A cup of tea

What could be more British, a drink from leaves grown in foreign lands served in a delicate cup, with saucer. Saucers these days are out of fashion, but were always used in the 1950s. No drips on the trousers in those heady days and always somewhere to ladle a drop out to cool it.

I was given this cup and saucer, and a small plate, on the Coronation of our late Queen., it sits next to me on the window sill by my desk. Not to remind me of anything in particular or in commemoration, I’m not an ardent Royalist. I just like it and it reminds me of my first school: Bamber Bridge Methodists School near Preston. I think we all got a set at the Coronation, not sure. Beside the cup is my late father’s official police issue whistle. It attached to his heavy blue uniform at the front from the strong metal button. It was the way they called for ‘back up’ in those days. No such thing as even personal radios in those days. I’m not sure if he ever used it.

Probably slightly younger than when I got the tea set.
I’m easily spotted on here too.
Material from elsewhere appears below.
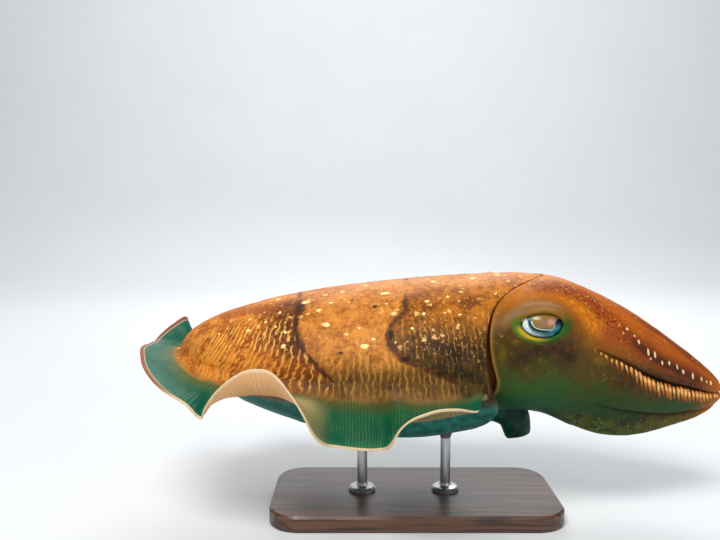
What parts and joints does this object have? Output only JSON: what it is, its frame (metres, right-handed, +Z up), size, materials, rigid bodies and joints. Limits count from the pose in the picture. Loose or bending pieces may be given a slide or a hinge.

Note the chunk cut out of my hair which was a result of my elder brother’s skills with scissors. I see the girl at the back is operating the precursor to the iPad, a chalk slate. An unusual picture as unlike many of these school type photographs of the time it is remarkeably informal. I doubt that the parents of the two boys behind me bought a copy, and am just glad mine did.

Someone asked me the other day who am I going to leave it to when I shuffle off. I’d never thought about it. I replied that the tea set was hardly unique, they must have produced millions of them. The whistle might be useful to a dog trainer with a hard of hearing hound.

As I entered the world of modern shopping the other day and put a bottle of wine on the checkout shelf. It asked me of proof of age. A small Yorkshire woman from the staff came over and I remarked that I was ‘Older than our King’. Mistake. She immediately treated me with polite patronisation speaking slightly louder than normal and with that tone that suggests you might be ever so slightly ‘ga ga’. I won’t be doing that again in a hurry.

Dad and the King. My Dad on the right of course.
None of us were ever sure who the man in the middle might be,
suffice to say that he looks very uncomfortable.